Solnit's syncretistic spirituality culminates at the end of the book in a declaration of faith. She relates the story of "Turtle Man," a blind man who stops at each street corner and "just say[s] help until someone [comes] along and [helps] him across the street." Solnit implies that we too must keep moving, believe in the abundance and generosity of the world because "only the continuation of abundance makes loss sustainable, makes it natural." She doesn't make any hopeful statements about the future of our earth. Hers is an abstract vision of a world rich with possibility. According to this faith, the world will remain rich in possibility even if it goes barren and all that we love is lost.
As stark and lovely as I find Solnit's creed of lostness, I have not adopted it as my own. The trouble is that I still want to be found, or to find myself, or to find a home. Maybe I'm not mature enough to accept the modern condition. I love to imagine Solnit driving around the Great Basin, out in the desert, spreading her arms, then driving on. Every summer I, too, head east from the Bay Area, over the Sierra, and into the desert.
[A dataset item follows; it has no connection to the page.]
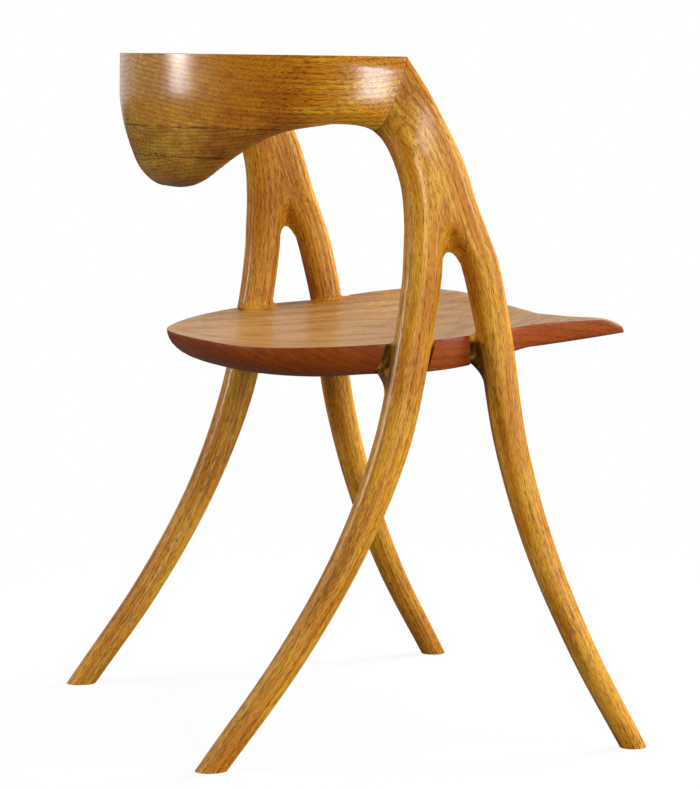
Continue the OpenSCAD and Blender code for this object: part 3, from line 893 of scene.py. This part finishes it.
def oak(name, tones, rings, pores, gloss, extras=()):
    # tones run from the palest to the darkest; rings are ring width, pith distance, wander and strength;
    # pores are threshold and strength; gloss is roughness and coat
    wood = Finish(name)
    grain = wood.node("ShaderNodeAttribute", {"attribute_name": "grain"}, {}, "Vector")
    spot = wood.node("ShaderNodeTexCoord", {}, {}, "Object")
    across, up = wood.part(grain, 1), wood.part(grain, 2)
    width, pith, wander, ringStrength = rings

    sway = wood.noise(wood.scaled(grain, *figure["sway"]))
    far = across + pith
    radius = (far * far + up * up) ** 0.5 + (sway - 0.5) * wander
    uneven = wood.noise(wood.scaled(grain, *figure["uneven"]), detail=1)
    turn = (radius / width + uneven * 0.7).fraction()
    early = wood.step(abs(turn - 0.5), *figure["early"])

    cloud = wood.noise(wood.scaled(spot, *figure["cloud"]))
    band = wood.noise(wood.scaled(grain, *figure["band"]), detail=3)
    streak = wood.noise(wood.scaled(grain, *figure["streak"]), detail=3, rough=0.65)
    fibre = wood.noise(wood.scaled(grain, *figure["fibre"]), detail=1)
    pore = wood.noise(wood.scaled(grain, *figure["pore"]), detail=1.5, rough=0.6)
    threshold, poreStrength = pores
    crowd = early * 0.1 + (cloud - 0.5) * 0.2  # pores crowd together in early wood and in clouds
    poreHere = wood.step(pore + crowd, threshold, threshold + figure["poreSoft"])

    darker = wood.step(band * 0.65 + cloud * 0.35, *figure["bandTone"])
    base = wood.blend(darker, tones["pale"], tones["middle"])
    low, high, strength = figure["streakTone"]
    base = wood.blend(wood.step(streak, low, high) * strength, base, tones["deep"])
    base = wood.blend(early * ringStrength, base, tones["ring"])
    low, high, strength = figure["fibreTone"]
    base = wood.blend(wood.step(fibre, low, high) * strength, base, tones["deep"])
    base = wood.blend(poreHere * poreStrength, base, tones["pore"])
    for extra in extras:
        base = extra(wood, base, spot, grain)
    roughness, coat = gloss
    wood.feed(wood.shader.inputs["Base Color"], base)
    wood.feed(wood.shader.inputs["Roughness"], roughness + poreHere * 0.2 + (streak - 0.5) * 0.16)
    height = (1 - poreHere) + (fibre - 0.5) * 0.5 + (streak - 0.5) * 0.6
    strength, depth = figure["relief"]
    relief = wood.node("ShaderNodeBump", {}, {"Strength": strength, "Distance": depth, "Height": height})
    wood.feed(wood.shader.inputs["Normal"], relief)
    wood.shader.inputs["IOR"].default_value = 1.5
    wood.shader.inputs["Specular IOR Level"].default_value = figure["specular"]
    wood.shader.inputs["Coat Weight"].default_value = coat
    wood.shader.inputs["Coat Roughness"].default_value = figure["coatRough"]
    return wood.material


lineLook = {
    # half width in metres where a line is full and where it has faded, and its strength
    "mitre": (0.0002, 0.0008, 0.55), "glue": (0.0005, 0.0014, 0.85),
    "jitter": 0.004, "broken": (0.42, 0.52),
    "tone": colour(74, 38, 8),
}
# what the ground colour is multiplied with: painted light at the crest's arm ends, painted shade in the
# coves and on the boards' edges
tint = {"paleBackAndArmLight": (1.45, 2.0, 2.2, 1), "cove": (0.13, 0.11, 0.08, 1), "edge": (0.66, 0.25, 0.05, 1)}
arm = {"middleY": 0.175, "dark": (0.02, 0.065)}  # the stretch of the crest that stays darker


def mitreLine(wood, base, spot, grain):
    # thin dark line where the post meets the crest
    flat = Vector((0, mitre["drop"], mitre["run"])).normalized()
    level = flat.dot(Vector((0, mitre["topY"], chair["height"]))) * mm
    inputs = {0: spot, 1: tuple(flat)}
    distance = wood.node("ShaderNodeVectorMath", {"operation": "DOT_PRODUCT"}, inputs, "Value")
    full, gone, strength = lineLook["mitre"]
    near = strength - strength * wood.step(abs(distance - level), full, gone)
    return wood.blend(near, base, lineLook["tone"])


def paleBackAndArmLight(wood, base, spot, grain):
    # the crest's wood is paler round the back, and the arms' ends are paler as a painted pool of light
    away = wood.step(abs(wood.part(spot, 1) - arm["middleY"]), *arm["dark"])
    return wood.blend(away, base, tint["paleBackAndArmLight"], "MULTIPLY")


def glueLine(height):
    # broken dark dashes along the joint between two layers of the crest
    def dashed(wood, base, spot, grain):
        dashes = wood.noise(wood.scaled(grain, *figure["dashes"]))
        jitter = (dashes - 0.5) * lineLook["jitter"]
        full, gone, strength = lineLook["glue"]
        near = 1 - wood.step(abs(wood.part(spot, 2) - height * mm - jitter), full, gone)
        return wood.blend(near * wood.step(dashes, *lineLook["broken"]) * strength, base, lineLook["tone"])
    return dashed


def paintedCoveShade(wood, base, spot, grain):
    # painted shade, and oil that gathered, in the hollow beside a leg
    hollow = wood.node("ShaderNodeAttribute", {"attribute_name": "hollow"}, {}, "Fac")
    return wood.blend(hollow, base, tint["cove"], "MULTIPLY")


def paintedEdgeShade(wood, base, spot, grain):
    # painted shade, redder, on the boards' outer edge, which faces sideways and down
    edge = wood.node("ShaderNodeAttribute", {"attribute_name": "edge"}, {}, "Fac")
    return wood.blend(edge, base, tint["edge"], "MULTIPLY")


print("materials")
legTones = {"pale": colour(224, 164, 48), "middle": colour(198, 125, 18), "deep": colour(142, 75, 5),
            "ring": colour(146, 78, 6), "pore": colour(88, 44, 3)}
legOak = oak("legOak", legTones, rings=(0.0046, 0.055, 0.004, 0.14), pores=(0.57, 0.7),
             gloss=(0.42, 0.22), extras=[mitreLine, paintedCoveShade])
crestTones = {"pale": colour(202, 130, 18), "middle": colour(180, 100, 6), "deep": colour(138, 66, 3),
              "ring": colour(130, 62, 3), "pore": colour(66, 30, 2)}
crestOak = oak("crestOak", crestTones, rings=(0.0055, 0.0, 0.010, 0.14), pores=(0.56, 0.75),
               gloss=(0.3, 0.8), extras=[paleBackAndArmLight, mitreLine, glueLine(glueZ[0])])
layerTones = {"pale": colour(190, 126, 32), "middle": colour(164, 94, 14), "deep": colour(124, 62, 5),
              "ring": colour(116, 58, 5), "pore": colour(54, 26, 3)}
layerOak = oak("layerOak", layerTones, rings=(0.0042, 0.0, 0.009, 0.2), pores=(0.55, 0.75),
               gloss=(0.32, 0.4), extras=[paleBackAndArmLight, glueLine(glueZ[0]), glueLine(glueZ[1])])
seatTones = {"pale": colour(194, 150, 84), "middle": colour(174, 122, 58), "deep": colour(146, 90, 34),
             "ring": colour(128, 74, 28), "pore": colour(108, 64, 26)}
seatOak = oak("seatOak", seatTones, rings=(0.0085, 0.07, 0.012, 0.24), pores=(0.59, 0.45),
              gloss=(0.42, 0.15), extras=[paintedEdgeShade])
jointTones = {"pale": colour(222, 190, 138), "middle": colour(206, 168, 112), "deep": colour(180, 140, 88),
              "ring": colour(170, 130, 80), "pore": colour(130, 96, 56)}
jointWood = oak("jointWood", jointTones, rings=(0.004, 0.05, 0.004, 0.3), pores=(0.6, 0.5),
                gloss=(0.5, 0.0))

dressed = {
    "leg_oak": (legOak, {"rear_leg_right": rearLegRight, "rear_leg_left": rearLegLeft,
                         "front_leg_right": frontLegRight, "front_leg_left": frontLegLeft}),
    "crest_oak": (crestOak, {"crest_arm_right": crestArmRight, "crest_arm_left": crestArmLeft,
                             "crest_middle_layer": crestMiddle, "crest_lower_layer": crestLower}),
    "seat_oak": (seatOak, {"seat_board_" + node: board for node, board in zip(boardNodes, boards)}),
}
for slot, (material, pieces) in dressed.items():
    for node, piece in pieces.items():
        piece.data.materials.clear()
        piece.data.materials.append(layerOak if "layer" in node else material)
        pick(piece)
        bpy.ops.object.shade_smooth_by_angle(angle=crease)
        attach(piece, "root")
        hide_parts(node)


# Hidden joints

print("hidden joints")
# these two kinds are a little smaller than the solids, to stay inside the rounder wood
mitreTurn = (225, 37.6, 733), atan(mitre["run"] / mitre["drop"])
tenons = {
    # name, low corner, high corner and turn of block()
    "front_leg_tenon": ("FrontLegTenon", (196, -87, 436), (227, -71, 444), None),
    "mitre_tenon": ("MitreTenon", (220, 21.6, 720), (230, 53.6, 746), mitreTurn),
}
for node, (name, *shape) in tenons.items():
    left = block(*shape)
    left.name = "left" + name
    for side, piece in [("_right", mirrored(left, "right" + name)), ("_left", left)]:
        piece.data.materials.append(jointWood)
        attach(piece, "root")
        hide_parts(node + side)
for node in ["post_tenons_right", "post_tenons_left", "rear_leg_tenon_right", "rear_leg_tenon_left",
             "seat_dowels", "crest_spline"]:
    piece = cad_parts[node]
    piece.data.materials.clear()
    piece.data.materials.append(jointWood)


# Stage, light and camera

# all of this in metres, radians and watts
cameraSetup = {
    "place": (-3.2323, 1.290, 0.760), "heading": 0.382, "dip": 0.111, "roll": 0.014, "lens": 137.88,
    "clipEnd": 100,
}
stage = {
    "floor": 24.0, "grey": (0.1, 0.1, 0.1, 1), "pale": (0.95, 0.95, 0.95, 1), "rough": 0.9,
    "whiten": 0.88, "shadowReach": (0.45, 1.3),
    "sky": 0.13,  # what the world adds to the light
    # what a gloss mirrors of the world, rising from behind the camera to ahead of it
    "mirrored": (0.02, 0.75), "mirroredFrom": (0.1, 0.9),
}


def plainWhite(name):
    # white to the camera with a faint shadow near the chair, and grey to what it lights
    paint = Finish(name)
    seen = paint.node("ShaderNodeLightPath", {}, {}, "Is Camera Ray")
    spot = paint.node("ShaderNodeTexCoord", {}, {}, "Object")
    away = paint.node("ShaderNodeVectorMath", {"operation": "LENGTH"}, {0: spot}, "Value")
    whiten = stage["whiten"] + (1 - stage["whiten"]) * paint.step(away, *stage["shadowReach"])
    paint.feed(paint.shader.inputs["Base Color"], paint.blend(seen, stage["grey"], stage["pale"]))
    paint.shader.inputs["Roughness"].default_value = stage["rough"]
    glow = paint.node("ShaderNodeEmission", {}, {"Color": (1, 1, 1, 1), "Strength": 1.0})
    matt = Wire(paint, paint.shader.outputs[0])
    blend = paint.node("ShaderNodeMixShader", {}, {0: seen * whiten, 1: matt, 2: glow})
    paint.feed(paint.tree.nodes["Material Output"].inputs["Surface"], blend)
    return paint.material


print("stage")
bpy.ops.object.select_all(action="DESELECT")
bpy.ops.mesh.primitive_plane_add(size=stage["floor"])
floor = bpy.context.object
floor.name = "floor"
floor.data.materials.append(plainWhite("floorPaint"))

world = bpy.data.worlds.new("studio")
bpy.context.scene.world = world
world.use_nodes = True
sky = world.node_tree
skyLight = sky.nodes["Background"]
path = sky.nodes.new("ShaderNodeLightPath")
direction = sky.nodes.new("ShaderNodeTexCoord")
facing = sky.nodes.new("ShaderNodeVectorMath")
facing.operation = "DOT_PRODUCT"
sky.links.new(direction.outputs["Generated"], facing.inputs[0])
facing.inputs[1].default_value = (cos(cameraSetup["heading"]), -sin(cameraSetup["heading"]), 0)
mirrorLevel = sky.nodes.new("ShaderNodeMapRange")
sky.links.new(facing.outputs["Value"], mirrorLevel.inputs["Value"])
low, high = stage["mirroredFrom"]
mirrorLevel.inputs["From Min"].default_value, mirrorLevel.inputs["From Max"].default_value = low, high
low, high = stage["mirrored"]
mirrorLevel.inputs["To Min"].default_value, mirrorLevel.inputs["To Max"].default_value = low, high
glossLevel, cameraLevel = sky.nodes.new("ShaderNodeMix"), sky.nodes.new("ShaderNodeMix")
sky.links.new(path.outputs["Is Glossy Ray"], glossLevel.inputs[0])
glossLevel.inputs[2].default_value = stage["sky"]
sky.links.new(mirrorLevel.outputs[0], glossLevel.inputs[3])
sky.links.new(path.outputs["Is Camera Ray"], cameraLevel.inputs[0])
sky.links.new(glossLevel.outputs[0], cameraLevel.inputs[2])
cameraLevel.inputs[3].default_value = 1.0  # white to the camera
sky.links.new(cameraLevel.outputs[0], skyLight.inputs["Strength"])
skyLight.inputs["Color"].default_value = (1, 1, 1, 1)

lamps = {
    # place, aim, width and height, watts
    "keyLamp": ((-3.04, 0.02, 1.0), (-0.24, 0.1, 0.72), (0.95, 0.7), 48),
    "sideLamp": ((-2.2, -2.3, 1.15), (0, 0, 0.5), (1.3, 1.7), 66),
    "backLamp": ((0.79, 2.68, 0.93), (-0.1, 0.24, 0.72), (0.5, 0.42), 22),
    "fillLamp": ((0.1, 3.2, 2.4), (0, 0.1, 0.6), (2.2, 1.6), 28),
    "topLamp": ((0.2, -0.5, 2.9), (0, -0.1, 0.5), (1.4, 1.4), 26),
    "frontLamp": ((0.75, -2.7, 1.4), (0, 0, 0.5), (1.4, 1.8), 112),
}
for name, (place, aim, size, watts) in lamps.items():
    turn = (Vector(aim) - Vector(place)).to_track_quat("-Z", "Y").to_euler()
    bpy.ops.object.light_add(type="AREA", location=place, rotation=turn)
    lamp = bpy.context.object
    lamp.name = name
    lamp.data.shape = "RECTANGLE"
    lamp.data.size, lamp.data.size_y = size
    lamp.data.energy = watts
    lamp.visible_glossy = name != "frontLamp"  # its mirror image would hide the seat's top from behind

heading, dip = cameraSetup["heading"], cameraSetup["dip"]
ahead = Vector((cos(heading) * cos(dip), -sin(heading) * cos(dip), -sin(dip)))
turn = ahead.to_track_quat("-Z", "Y") @ Quaternion((0, 0, 1), cameraSetup["roll"])
bpy.ops.object.camera_add(location=cameraSetup["place"], rotation=turn.to_euler())
bpy.context.scene.camera = bpy.context.object
bpy.context.object.data.lens = cameraSetup["lens"]
bpy.context.object.data.clip_end = cameraSetup["clipEnd"]

bpy.context.scene.view_settings.view_transform = "Standard"

print("done")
Unlike her, when I get down into the desert at Mono Lake, I stop and turn back and wander within a small radius between desert and mountain, between the Yosemite peaks and the sagebrush plains. I aspire to belong to that area.
I like to be lost and found at once, to walk the line between the familiar and the unfamiliar. Last summer, I set off to take a cross-country short-cut between Highway 120 just outside Yosemite and the remains of the mining town of Bennettville. I'd hiked the area for years and figured it was impossible to lose sight of the mountains on either side. I didn't bring a map. I skirted the side of a ridge past some murky glacial tarns frequented by dragonflies. The forest went on and on without a sign of the connecting trail. I hiked over the pine needles under the lodgepoles among gooseberry bushes and an abandoned firepit or two. The forest opened, and I gasped. A pale green pond appeared. Five female ducks sailed over it, absurdly large on this tiniest of lakes. I hadn't thought there could be a body of water I didn't know in this forest. I felt blessed, wondering, nervous. Right away, I loved the pond because it belonged to my land. I loved it more because it was beyond what I had imagined.
I think Solnit, too, dances between lostness and foundness. She notes that "nomads have fixed circuits and stable relationships to places," and her own wandering through the west is ritualized, repetitive. She doesn't need to go to Antarctica; she gets lost in an America that she is coming increasingly to know but can never fully know. Her home territory, it seems, is simply vaster and more ambitious than mine, her spirals broader. Still, in order to lose herself time after time, she has to find herself in between.